Le résultat se ressent immédiatement au niveau international. Les clubs camerounais ne franchissent pas généralement le premier tour des coupes africaines. Quand ils le font même, c’est à l’arrachée et après ils sont éliminés. Ils rencontrent des équipes huppées, qui ont disputé un championnat régulier. Nous sommes balayés d’un coup. Donc, au niveau des performances, il faut la régularité, l’assiduité et surtout ce maintien des acquis. Quand on ne peut pas maintenir les acquis on ne peut s’attendre à rien.
Les présidents donnent-ils toujours des moyens aux coaches ?

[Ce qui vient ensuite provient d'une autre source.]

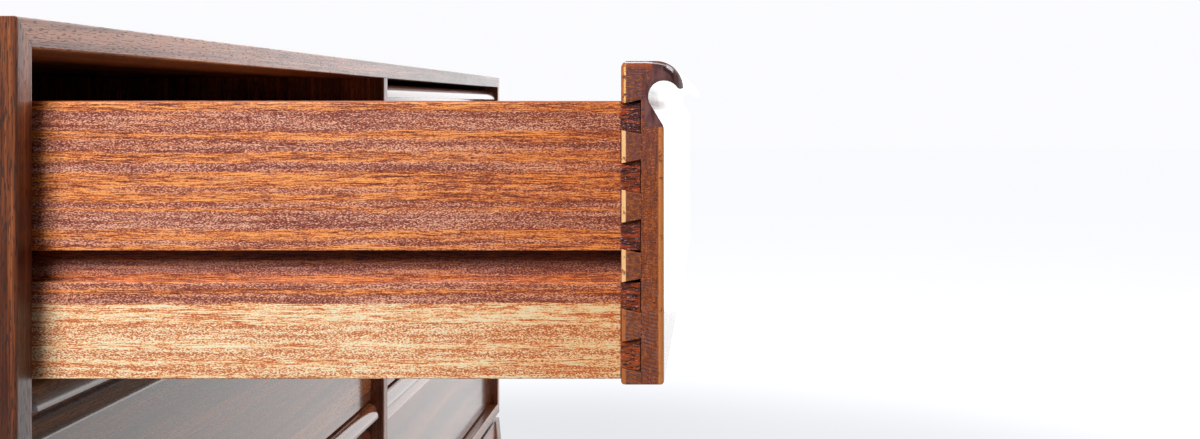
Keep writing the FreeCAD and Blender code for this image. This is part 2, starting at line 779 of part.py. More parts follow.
def build():
    os.makedirs("parts", exist_ok=True)

    # Drawers: six alike, the upper left one drawn out.
    pieces = drawer_parts()
    for column, bay_x in COLUMNS.items():
        for row in ROWS:
            opened = drawer_open if (column, row) == ("left", "top") else 0.0
            move = FreeCAD.Vector(bay_x + side_gap, front_inset - opened, row_height(row))
            for piece, shape in pieces.items():
                placed = shape.copy()
                placed.translate(move)
                save("drawer_%s_%s_%s" % (row, column, piece), placed)

    # Runners and the screws that hold them.
    screws = []
    rooms = {}
    for name, (wall_x, toward) in runner_walls().items():
        strips = [runner(row, wall_x, toward) for row in ROWS]
        save(name, Part.makeCompound(strips))
        rooms[name] = []
        for row in ROWS:
            screws += runner_screws(row, wall_x, toward)
            rooms[name] += runner_screw_rooms(row, wall_x, toward)
    save("runner_screws", Part.makeCompound(screws))

    # Case, with the holes of every screw that enters it.
    back_rooms = back_screw_rooms()
    base_rooms = list(four_ways(base_screw_room()).values())
    side = case_side()
    save("case_top", case_top().cut(back_rooms))
    save("case_bottom", case_bottom().cut(back_rooms + base_rooms))
    save("case_side_left", side.cut(back_rooms + rooms["runners_side_left"]))
    save("case_side_right", mirrored_x(side, 0.0).cut(back_rooms + rooms["runners_side_right"]))
    save("case_partition", case_partition().cut(
        back_rooms + rooms["runners_partition_left"] + rooms["runners_partition_right"]))
    save("case_back", case_back().cut(back_rooms))
    out = FreeCAD.Vector(0.0, 1.0, 0.0)
    save("back_screws", Part.makeCompound(
        [screw(out, FreeCAD.Vector(x, case_depth - head_sink, z), back_screw_length)
         for x, z in back_screw_places()]))

    # Leg frame.
    for corner, shape in four_ways(leg()).items():
        save("leg_" + corner, shape)
    middle = FreeCAD.Vector(0.0, case_depth / 2.0, 0.0)
    front = rail_front()
    left = rail_side()
    save("rail_front", front)
    save("rail_back", front.mirror(middle, FreeCAD.Vector(0.0, 1.0, 0.0)))
    save("rail_left", left)
    save("rail_right", mirrored_x(left, 0.0))
    save("frame_stretcher", stretcher())
    save("corner_blocks", Part.makeCompound(list(four_ways(corner_block()).values())))
    pads = list(four_ways(corner_spacer()).values()) + stretcher_spacers()
    save("frame_spacers", Part.makeCompound(pads))
    save("frame_screws", Part.makeCompound(list(four_ways(base_screw()).values())))
    save("foot_glides", Part.makeCompound(list(four_ways(glide()).values())))


build()
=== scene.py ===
"""Finishes, light and camera for a six-drawer dresser with one drawer drawn out."""

from __future__ import annotations

import logging
import math
from dataclasses import dataclass, field
from enum import Enum
from functools import reduce
from typing import Iterable, Sequence, Union

import bpy
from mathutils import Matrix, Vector

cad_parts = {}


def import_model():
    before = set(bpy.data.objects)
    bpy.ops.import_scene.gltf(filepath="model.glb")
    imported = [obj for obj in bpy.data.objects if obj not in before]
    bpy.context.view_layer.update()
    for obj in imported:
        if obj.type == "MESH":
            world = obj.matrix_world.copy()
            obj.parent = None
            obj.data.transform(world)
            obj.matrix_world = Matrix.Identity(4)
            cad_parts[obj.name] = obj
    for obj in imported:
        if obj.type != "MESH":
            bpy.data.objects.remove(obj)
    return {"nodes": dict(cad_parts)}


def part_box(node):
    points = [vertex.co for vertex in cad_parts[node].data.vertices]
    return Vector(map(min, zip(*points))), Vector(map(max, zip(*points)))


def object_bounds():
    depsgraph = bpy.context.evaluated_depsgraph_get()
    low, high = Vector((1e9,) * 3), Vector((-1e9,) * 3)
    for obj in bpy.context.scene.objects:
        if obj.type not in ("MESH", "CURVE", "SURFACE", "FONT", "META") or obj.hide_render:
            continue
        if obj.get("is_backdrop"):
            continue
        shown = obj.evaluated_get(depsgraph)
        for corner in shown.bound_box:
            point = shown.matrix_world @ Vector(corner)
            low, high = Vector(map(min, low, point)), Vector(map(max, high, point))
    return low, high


log = logging.getLogger("dresser")

Rgb = tuple[float, float, float]
Stop = tuple[float, Rgb]
Number = Union[float, "Wire"]
Socket = bpy.types.NodeSocket
Colour = Union[Rgb, Socket]

BLACK: Rgb = (0.0, 0.0, 0.0)
WHITE: Rgb = (1.0, 1.0, 1.0)


def rgb(red: float, green: float, blue: float) -> Rgb:
    """Scene-linear colour of a display colour.

    Args:
        red: Red, 0 to 255.
        green: Green, 0 to 255.
        blue: Blue, 0 to 255.

    Returns:
        The colour as three linear values.
    """
    def linear(level: float) -> float:
        """Linear value of one channel.

        Args:
            level: Display value, 0 to 255.

        Returns:
            The value, 0 to 1.
        """
        share = level / 255.0
        return share / 12.92 if share <= 0.04045 else ((share + 0.055) / 1.055) ** 2.4
    return linear(red), linear(green), linear(blue)


class Grain(Enum):
    """Axis that a piece's wood grain runs along."""

    X = 0
    Y = 1
    Z = 2


class Reach(Enum):
    """What a lamp's light does: lights and reflects, only reflects, or only lights."""

    ALL = 0
    SHEEN = 1
    BODY = 2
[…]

Une équipe est une organisation. Il y a quelqu’un qui doit pourvoir ces moyens et il y a quelqu’un qui doit les utiliser avec le matériel humain. Maintenant, les présidents de clubs-là, qui sont sensés donner les moyens ne le font pas au prétexte que, soit l’Etat ne leur donne pas des subventions, soit qu’ils ont des velléités autres. Dans l’environnement du football camerounais à l’heure actuelle – je pèse mes mots et j’en prends la responsabilité – très peu de présidents doivent diriger les clubs que nous avons. Quand on parle de professionnalisme, on doit mettre le footballeur en avant. Le président qui veut avoir de l’argent dans le football doit investir. Pour cela, il faut mettre des moyens pour recruter de bons joueurs ou des moyens pour former des jeunes qui seront performants et ce n’est qu’avec des joueurs performants qu’on peut espérer placer un autre Samuel Eto’o au Barça, un Rigobert Song à Galatassaray, ainsi de suite.